# WRITTEN TASK
Below this line is a set of entries; quote exactly the lines from the line that contains "The three.js and" to the line that contains "lever = lever.add(prismY(tab, latchFace, latchFace", both lines included.
[Start of PROVIDED INFORMATION]
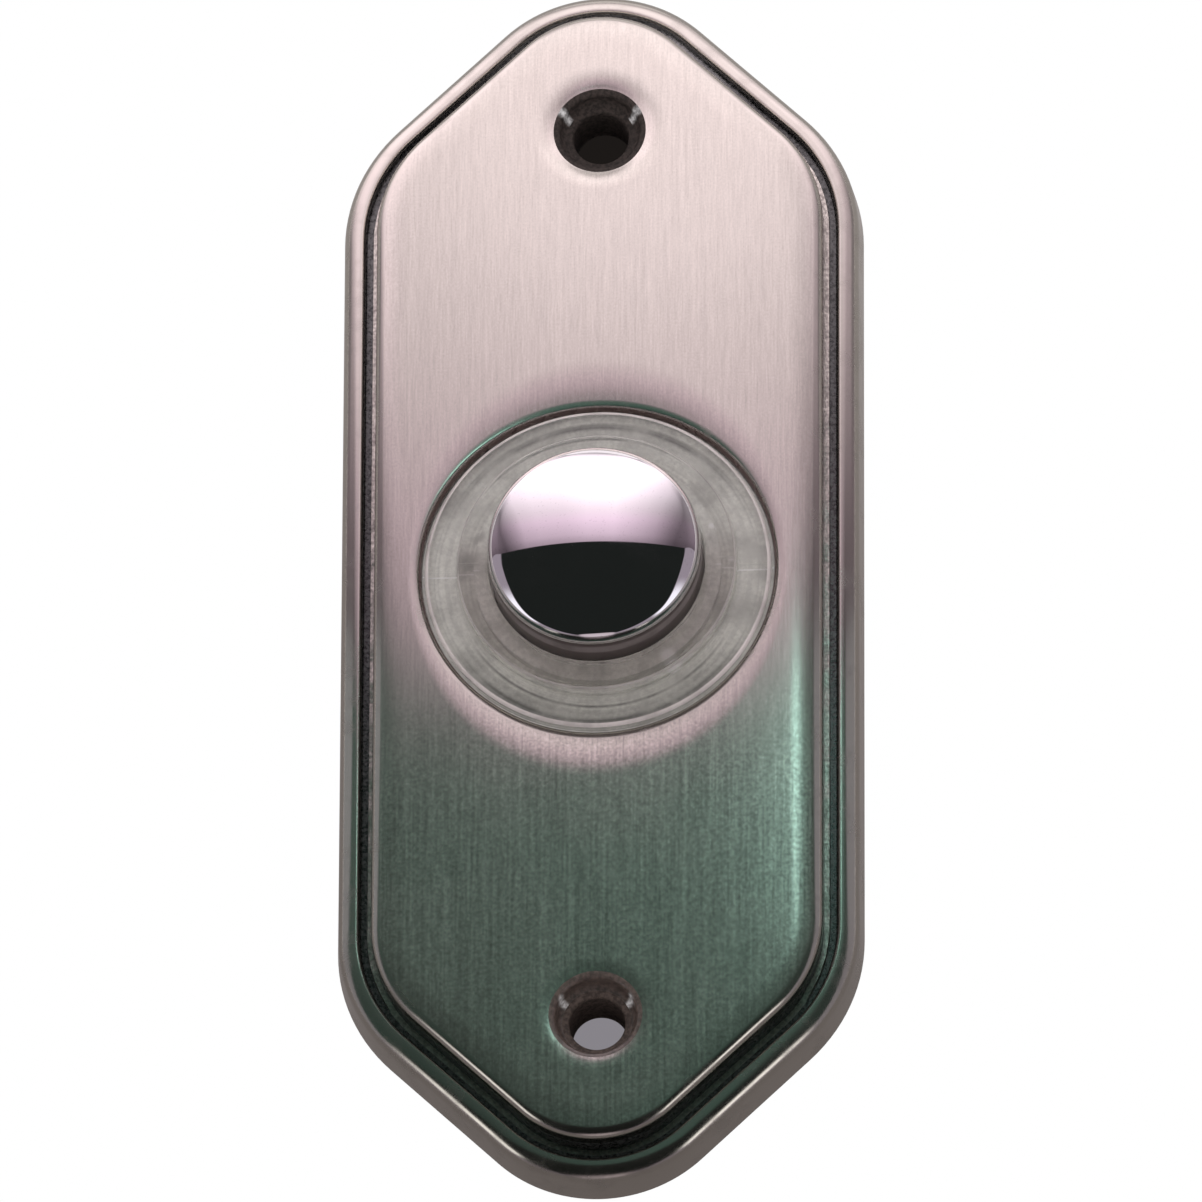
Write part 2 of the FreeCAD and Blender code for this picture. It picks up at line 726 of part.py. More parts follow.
def contact_rivet(name, side):
    """A fixed contact: head in the well, shank through the floor and the strip, tail spread behind."""
    body = new_body(name)
    strip_rear = cup_rear - s.strip_thickness
    tail = strip_rear - s.rivet_tail_thickness
    revolve(body, "Revolution", "rivet", [
        (ZERO, tail),
        (s.rivet_tail_radius, tail),
        (s.rivet_tail_radius, strip_rear),
        (s.rivet_shank_radius, strip_rear),
        (s.rivet_shank_radius, s.well_floor_height),
        (s.rivet_head_radius, s.well_floor_height),
        (s.rivet_head_radius, rivet_top, s.rivet_tail_thickness),
        (ZERO, rivet_top),
    ])
    set_place(body, contact_place * side, ZERO)
    return body


def contact_strip(name, side):
    """A formed strip: along the cup's rear, up a step and along the ear's rear to the terminal."""
    body = new_body(name)
    low_rear = cup_rear - s.strip_thickness
    high_rear = ear_rear - s.strip_thickness
    riser = ear_top + s.terminal_hole_gap
    profile = new_sketch(body, "strip_profile", "YZ_Plane")
    add_outline(profile, [
        (-low_rear, s.strip_overhang),
        (-low_rear, -(riser + s.strip_thickness)),
        (-high_rear, -(riser + s.strip_thickness)),
        (-high_rear, -(base_bottom - s.terminal_hole_gap)),
        (-ear_rear, -(base_bottom - s.terminal_hole_gap)),
        (-ear_rear, -riser),
        (-cup_rear, -riser),
        (-cup_rear, s.strip_overhang),
    ])
    feature(body, "Pad", "strip", profile, Length=s.strip_width, Midplane=True)
    holes = new_sketch(body, "strip_holes", offset=ear_rear)
    add_circle(holes, ZERO, ZERO, s.rivet_shank_radius + s.thread_gap)
    add_circle(holes, ZERO, -terminal_place, s.terminal_shank_radius + s.terminal_hole_gap)
    feature(body, "Pocket", "holes", holes, Length=ear_rear)
    set_place(body, contact_place * side, ZERO)
    return body


def slotted_screw(name, sizes, x, z):
    """A slotted screw along Y: sizes are the heights of its head's rear, seat and tip, then two radii."""
    head_rear, seat, tip, head_radius, shank_radius = sizes
    body = new_body(name)
    revolve(body, "Revolution", "screw", [
        (ZERO, head_rear),
        (head_radius, head_rear, s.slot_depth),
        (head_radius, seat),
        (shank_radius, seat),
        (shank_radius, tip),
        (ZERO, tip),
    ])
    slot = new_sketch(body, "slot_outline", offset=head_rear)
    reach = head_radius + s.cut_margin
    add_outline(slot, rectangle(-s.slot_width / 2, s.slot_width / 2, -reach, reach))
    feature(body, "Pocket", "slot", slot, Length=s.slot_depth, Reversed=True)
    set_place(body, x, z)
    return body


def terminal_screw(name, side):
    head_rear = terminal_seat - s.terminal_head_height
    tip = ear_face - s.thread_gap
    sizes = (head_rear, terminal_seat, tip, s.terminal_head_radius, s.terminal_shank_radius)
    return slotted_screw(name, sizes, contact_place * side, -terminal_place)


def terminal_washer(name, side):
    inner = s.terminal_shank_radius + s.terminal_hole_gap
    body = ring_piece(name, inner, s.washer_radius, terminal_seat, terminal_seat + s.washer_thickness)
    set_place(body, contact_place * side, -terminal_place)
    return body


def terminal_nut(name, side):
    """A square nut with a plain bore where its thread is."""
    body = new_body(name)
    half = s.nut_size / 2
    square = new_sketch(body, "nut_outline", offset=nut_under)
    add_outline(square, rectangle(-half, half, -half, half))
    add_circle(square, ZERO, ZERO, s.terminal_shank_radius + s.thread_gap)
    feature(body, "Pad", "nut", square, Length=s.nut_thickness)
    set_place(body, contact_place * side, -terminal_place)
    return body


def base_screw(name, side):
    head_rear = base_rear - s.base_screw_head_height
    tip = screw_hole_end - s.base_screw_tip_gap
    sizes = (head_rear, base_rear, tip, s.base_screw_head_radius, s.base_screw_radius)
    return slotted_screw(name, sizes, ZERO, base_screw_place * side)


def lamp(name, side):
    """A small lamp: a collar behind the base and a domed body through it."""
    body = new_body(name)
    collar = base_rear - s.lamp_collar_thickness
    tip = base_face - s.lamp_tip_gap
    revolve(body, "Revolution", "lamp", [
        (ZERO, collar),
        (s.lamp_collar_radius, collar),
        (s.lamp_collar_radius, base_rear),
        (s.lamp_radius, base_rear),
        (s.lamp_radius, tip, s.lamp_tip_round),
        (ZERO, tip),
    ])
    set_place(body, lamp_place * side, ZERO)
    return body


def wire_run(body, name, route, start_height):
    """A wire along a flat route at the wiring height, its first point on a leg from start_height."""
    path = new_sketch(body, f"{name}_route", offset=s.wire_height)
    add_outline(path, route, closed=False)
    section = new_sketch(body, f"{name}_section", "XY_Plane", route[0][1])
    add_circle(section, route[0][0], -s.wire_height, s.wire_radius)
    feature(body, "AdditivePipe", name, section, Spine=(path, []))
    leg = new_sketch(body, f"{name}_leg", offset=s.wire_height)
    add_circle(leg, route[0][0], route[0][1], s.wire_radius)
    feature(body, "Pad", f"{name}_foot", leg, Length=start_height - s.wire_height)


def lamp_lead(name, side):
    """The lead from a lamp, down past the cup, to the edge of its strip."""
    body = new_body(name)
    lamp_rear = base_rear - s.lamp_collar_thickness
    strip_edge = contact_place + s.strip_width / 2
    wire_run(body, "lead", [
        (lamp_place * side, -s.leg_offset),
        (lamp_place * side, -(ear_top - s.strip_thickness), s.strip_lead_bend),
        (strip_edge * side, -(ear_top - s.strip_thickness)),
    ], lamp_rear)
    return body


def lamp_resistor():
    """The series resistor above the cup, with a lead from each end to a lamp."""
    body = new_body("lamp_resistor")
    half = s.resistor_length / 2
    neck = s.resistor_radius - s.resistor_waist
    sketch = new_sketch(body, "resistor_profile", "XZ_Plane", s.wire_height)
    low = resistor_place
    add_outline(sketch, [
        (-half, low),
        (half, low),
        (half, low + s.resistor_radius),
        (half - s.resistor_cap_length, low + s.resistor_radius),
        (half - s.resistor_cap_length, low + neck),
        (-(half - s.resistor_cap_length), low + neck),
        (-(half - s.resistor_cap_length), low + s.resistor_radius),
        (-half, low + s.resistor_radius),
    ])
    axis = new_sketch(body, "resistor_axis", "XZ_Plane", s.wire_height)
    line = axis.addGeometry(Part.LineSegment(vector(-half, low), vector(half, low)), False)
    place_point(axis, line, 1, -half, low)
    place_point(axis, line, 2, half, low)
    feature(body, "Revolution", "resistor_body", sketch, ReferenceAxis=(axis, ["Edge1"]), Angle=360)
    lamp_rear = base_rear - s.lamp_collar_thickness
    for label, side in (("right", 1), ("left", -1)):
        wire_run(body, f"{label}_lead", [
            (lamp_place * side, s.leg_offset),
            (lamp_place * side, resistor_place, s.resistor_lead_bend),
            ((half - s.resistor_cap_length) * side, resistor_place),
        ], lamp_rear)
    return body


SIDES = (("left", -1), ("right", 1))
ENDS = (("upper", 1), ("lower", -1))

bodies = [
    faceplate(),
    lens_ring(),
    button_cap(),
    button_plunger(),
    ring_piece("contact_disc", stem_radius + s.slip_gap, disc_radius, disc_under, flange_under),
    ring_piece("contact_retainer", stem_radius + s.slip_gap, clip_radius,
               disc_under - s.clip_thickness, disc_under),
    return_spring(),
    switch_base(),
    lamp_resistor(),
]
for end_name, end in ENDS:
    bodies.append(base_screw(f"base_screw_{end_name}", end))
for side_name, side in SIDES:
    bodies.append(contact_rivet(f"contact_rivet_{side_name}", side))
    bodies.append(contact_strip(f"contact_strip_{side_name}", side))
    bodies.append(terminal_screw(f"terminal_screw_{side_name}", side))
    bodies.append(terminal_washer(f"terminal_washer_{side_name}", side))
    bodies.append(terminal_nut(f"terminal_nut_{side_name}", side))
    bodies.append(lamp(f"lamp_{side_name}", side))
    bodies.append(lamp_lead(f"lamp_lead_{side_name}", side))

doc.recompute()
faults = [f"{item.Label}: {item.State}" for item in doc.Objects
          if any(word in item.State for word in ("Invalid", "Error"))]
for body in bodies:
    if body.Shape.isNull() or not body.Shape.isValid() or not body.Shape.Solids:
        faults.append(f"{body.Label}: no valid solid")
if faults:
    raise RuntimeError("; ".join(faults))

os.makedirs("parts", exist_ok=True)
for body in bodies:
    body.Shape.exportStep(f"parts/{body.Label}.step")
    print(body.Label, len(body.Shape.Solids), round(body.Shape.Volume, 3))
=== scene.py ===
"""Looks of the doorbell push button: satin wall plate, clear ring, mirror button and the switch behind it.

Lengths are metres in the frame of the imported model: +Z runs up the plate, the front faces -Y and the wall
is the plane Y = 0. A height is counted from the wall towards the front, so it lies at Y = -height.
"""

import math

import bmesh
import bpy
from mathutils import Matrix, Vector


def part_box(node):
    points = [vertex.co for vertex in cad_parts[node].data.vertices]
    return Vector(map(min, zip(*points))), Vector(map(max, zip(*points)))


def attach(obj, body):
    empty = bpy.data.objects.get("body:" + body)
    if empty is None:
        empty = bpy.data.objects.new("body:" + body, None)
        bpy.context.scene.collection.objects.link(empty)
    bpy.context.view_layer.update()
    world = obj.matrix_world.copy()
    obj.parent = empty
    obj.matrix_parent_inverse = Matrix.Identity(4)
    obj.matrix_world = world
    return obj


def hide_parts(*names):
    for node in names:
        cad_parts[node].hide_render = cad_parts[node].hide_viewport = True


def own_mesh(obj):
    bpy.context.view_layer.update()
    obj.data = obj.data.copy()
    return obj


bl_info = {
    "name": "Doorbell push button",
    "version": (1, 0, 0),
    "blender": (4, 5, 0),
    "location": "3D View > Sidebar > Doorbell",
    "description": "Dresses the doorbell push button and sets its studio",
    "category": "Object",
}

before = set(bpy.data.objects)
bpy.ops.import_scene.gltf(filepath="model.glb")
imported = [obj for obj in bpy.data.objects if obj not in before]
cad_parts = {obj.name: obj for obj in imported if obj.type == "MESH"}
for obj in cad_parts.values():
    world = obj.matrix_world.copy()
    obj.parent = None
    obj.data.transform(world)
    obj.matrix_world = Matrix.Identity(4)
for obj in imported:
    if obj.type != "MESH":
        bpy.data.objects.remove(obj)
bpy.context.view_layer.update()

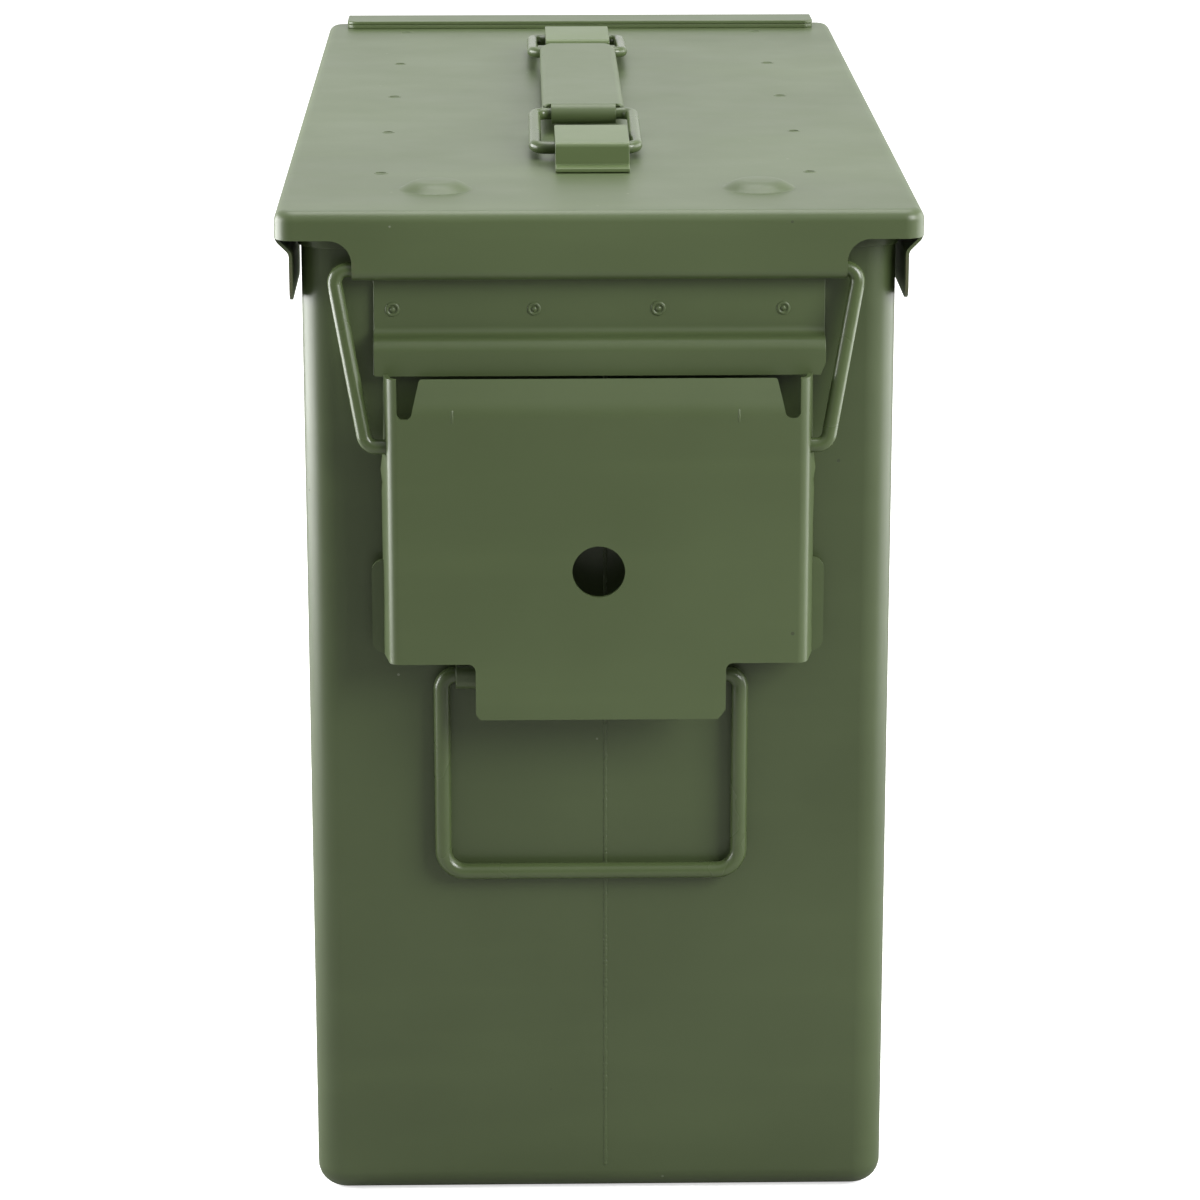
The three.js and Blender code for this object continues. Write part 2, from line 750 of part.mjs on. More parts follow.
function latchLever() {
  const section = new THREE.ExtrudeGeometry(latchSection(), {
    depth: latchTop - latchBottom,
    bevelEnabled: false,
  });
  section.translate(0, 0, latchBottom);
  let lever = solid(section).intersect(latchSides());

  const innerX = latchWidth / 2 - sideBend;
  const slotX = innerX - slotWidth;
  const tongueZone = box(-slotX, slotX, latchFace - 1, latchFace + sideBend, latchFold - 2, latchTop);
  lever = lever.subtract(tongueZone).add(latchTongue());
  for (const side of [-1, 1]) {
    const x0 = side < 0 ? -innerX : slotX;
    const x1 = side < 0 ? -slotX : innerX;
    lever = lever.subtract(box(x0, x1, latchFace - 1, latchFace + sideBend, latchFold - slotDrop, latchTop));
  }

  const tab = roundedRectangle(latchTabWidth, latchTabDrop * 2, 1.8, 0.7, latchBottom);
  lever = lever.add(prismY(tab, latchFace, latchFace + latchSheet));

  const reach = latchWidth / 2 + sideFlare;
  for (const side of [-1, 1]) {
    const x0 = side < 0 ? -reach - latchEarReach : reach - latchSheet;
    const x1 = side < 0 ? -reach + latchSheet : reach + latchEarReach;
    const rearY = bodyFront - sideClear;
    const top = latchBottom + latchEarHeight;
    lever = lever.add(box(x0, x1, rearY - latchSheet, rearY - 0.2, latchBottom, top));
  }

  const across = new THREE.Matrix4().setPosition(0, latchFace, holeHeight);
  lever = lever.subtract(cylinder(holeRadius, 8, 32, across));
  const pivot = new THREE.Matrix4().makeRotationZ(Math.PI / 2);
  pivot.setPosition(0, bailFootY, bailFootHeight);
  lever = lever.subtract(cylinder(bailWire + runGap, latchWidth + 30, 20, pivot));
  return lever.translate([latchShift, 0, 0]);
}

// ---- Carry handle ----

function clip(start, shift) {
  const middle = lidTop + seatGap + clipSheet / 2;
  const top = lidTop + clipHeight - clipSheet / 2;
  const near = start + clipSheet / 2;
  const far = start + clipLength - clipSheet / 2;
  const corners = [
    point(near - clipFoot, middle),
    point(near, middle),
    point(near, top),
    point(far, top),
    point(far, middle),
    point(far + clipFoot, middle),
  ];
  const line = rounded(corners, [1.2, 1.2, 1.2, 1.2]);
  return prismX(sheetOutline(line, clipSheet), clipWidth, shift);
}

// A closed rectangular loop, up towards the grip, whose wire ends meet in the clip's bar.
function loop(barY, facing) {
  const far = facing * loopLength;
  const corners = [
    point(loopJoint / 2, 0),
    point(loopHalf, 0),
    point(loopHalf, far),
    point(-loopHalf, far),
    point(-loopHalf, 0),
    point(-loopJoint / 2, 0),
  ];
  const place = new THREE.Matrix4().makeRotationX(facing * loopTilt);
  place.setPosition(loopShift, barY, barHeight);
  return wire(rounded(corners, loopBend), loopWire, place);
}

function carryGrip() {
  const near = frontBarY + loopReach;
  const far = rearBarY - loopReach;
  const roll = loopWire + runGap + gripSheet / 2;
  const line = [
    ...arc(point(near, gripBarHeight), roll, 380, 90),
    ...arc(point(far, gripBarHeight), roll, 90, -200),
  ];
  const topZ = gripBarHeight + roll;
  const rollHalf = loopHalf - loopWire - loopBend;
  const strip = prismX(sheetOutline(line, gripSheet), rollHalf * 2, loopShift);
  const reach = roll + gripSheet / 2;
  const length = far - near + 2 * reach;
  const plan = roundedRectangle(gripHalf * 2, length, gripCorner, loopShift, (near + far) / 2);
  const settings = { depth: gripSkirt, bevelEnabled: false, curveSegments };
  const cap = new THREE.ExtrudeGeometry(plan, settings);
  cap.translate(0, 0, topZ + gripSheet / 2 - gripSkirt);
  const inside = roundedRectangle(
    (gripHalf - gripSheet) * 2,
    length,
    gripCorner - gripSheet,
    loopShift,
    (near + far) / 2,
  );
  const hollow = new THREE.ExtrudeGeometry(inside, { ...settings, depth: gripSkirt + 2 });
  hollow.translate(0, 0, topZ - gripSheet / 2 - gripSkirt - 2);
  const clear = reach + loopWire;
  const ends = [near, far].map((y) => {
    const low = topZ - gripSkirt - gripSheet;
    return box(-lidWidth, lidWidth, y - clear, y + clear, low, topZ - gripSheet / 2);
  });
  const channel = solid(cap).subtract(solid(hollow)).subtract(ends[0]).subtract(ends[1]);
  const between = box(-lidWidth, lidWidth, near, far, lidTop, lidTop + 40);
  return channel.intersect(between).add(strip);
}

// ---- Assembly ----

add("can_shell", canShell(), olive);
add("bottom_pan", bottomPan(), olive);
add("top_rim", topRim(), olive);
add("latch_catch", latchCatch(), olive);
add("front_handle_bracket", handleStrap(-1), olive);
add("rear_handle_bracket", handleStrap(1), olive);
add("front_drop_handle", dropHandle(-1), oliveWire);
add("rear_drop_handle", dropHandle(1), oliveWire);
add("hinge_bracket", hingeBracket(), olive);
add("hinge_pin", hingePin(), steel);
add("lid_shell", lidShell(), olive);
add("lid_hinge_leaf", lidHingeLeaf(), olive);
add("lid_stiffener_left", stiffener(-1), olive);
add("lid_stiffener_right", stiffener(1), olive);
add("lid_gasket", lidGasket(), rubber);
add("front_clip", clip(frontClipStart, frontClipShift), olive);
add("rear_clip", clip(rearClipStart, rearClipShift), olive);
add("front_loop", loop(frontBarY, 1), oliveWire);
add("rear_loop", loop(rearBarY, -1), oliveWire);
add("carry_grip", carryGrip(), olive);
add("bail_wire", bail(), oliveWire);
add("latch_lever", latchLever(), olive);

export default part;
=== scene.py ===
import json
import math

import bmesh
import bpy
from mathutils import Matrix, Vector

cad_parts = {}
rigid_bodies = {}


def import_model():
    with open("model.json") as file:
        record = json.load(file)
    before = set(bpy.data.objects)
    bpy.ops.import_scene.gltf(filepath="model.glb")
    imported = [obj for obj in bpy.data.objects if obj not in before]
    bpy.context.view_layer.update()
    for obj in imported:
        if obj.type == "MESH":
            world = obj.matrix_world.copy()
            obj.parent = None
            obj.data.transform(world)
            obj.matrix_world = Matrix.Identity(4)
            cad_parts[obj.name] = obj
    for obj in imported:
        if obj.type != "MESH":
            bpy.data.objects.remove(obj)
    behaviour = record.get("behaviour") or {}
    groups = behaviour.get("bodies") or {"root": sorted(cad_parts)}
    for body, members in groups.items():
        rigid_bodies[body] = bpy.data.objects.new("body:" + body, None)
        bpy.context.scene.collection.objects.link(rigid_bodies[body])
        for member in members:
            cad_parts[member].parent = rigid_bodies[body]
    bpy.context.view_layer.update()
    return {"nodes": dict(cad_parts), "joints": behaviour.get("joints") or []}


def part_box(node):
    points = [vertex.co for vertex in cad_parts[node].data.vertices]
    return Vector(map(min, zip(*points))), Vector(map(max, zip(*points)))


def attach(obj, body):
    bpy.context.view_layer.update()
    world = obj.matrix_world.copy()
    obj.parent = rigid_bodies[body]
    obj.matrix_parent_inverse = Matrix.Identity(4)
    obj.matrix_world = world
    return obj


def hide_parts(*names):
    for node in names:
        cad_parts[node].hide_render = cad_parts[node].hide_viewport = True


# A tall steel storage can of painted sheet and wire.
# Sizes are in millimetres, and pieceFrom scales each mesh to metres.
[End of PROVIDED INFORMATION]
# SOLUTION TO THE EXERCISE
The three.js and Blender code for this object continues. Write part 2, from line 750 of part.mjs on. More parts follow.
function latchLever() {
  const section = new THREE.ExtrudeGeometry(latchSection(), {
    depth: latchTop - latchBottom,
    bevelEnabled: false,
  });
  section.translate(0, 0, latchBottom);
  let lever = solid(section).intersect(latchSides());

  const innerX = latchWidth / 2 - sideBend;
  const slotX = innerX - slotWidth;
  const tongueZone = box(-slotX, slotX, latchFace - 1, latchFace + sideBend, latchFold - 2, latchTop);
  lever = lever.subtract(tongueZone).add(latchTongue());
  for (const side of [-1, 1]) {
    const x0 = side < 0 ? -innerX : slotX;
    const x1 = side < 0 ? -slotX : innerX;
    lever = lever.subtract(box(x0, x1, latchFace - 1, latchFace + sideBend, latchFold - slotDrop, latchTop));
  }

  const tab = roundedRectangle(latchTabWidth, latchTabDrop * 2, 1.8, 0.7, latchBottom);
  lever = lever.add(prismY(tab, latchFace, latchFace + latchSheet));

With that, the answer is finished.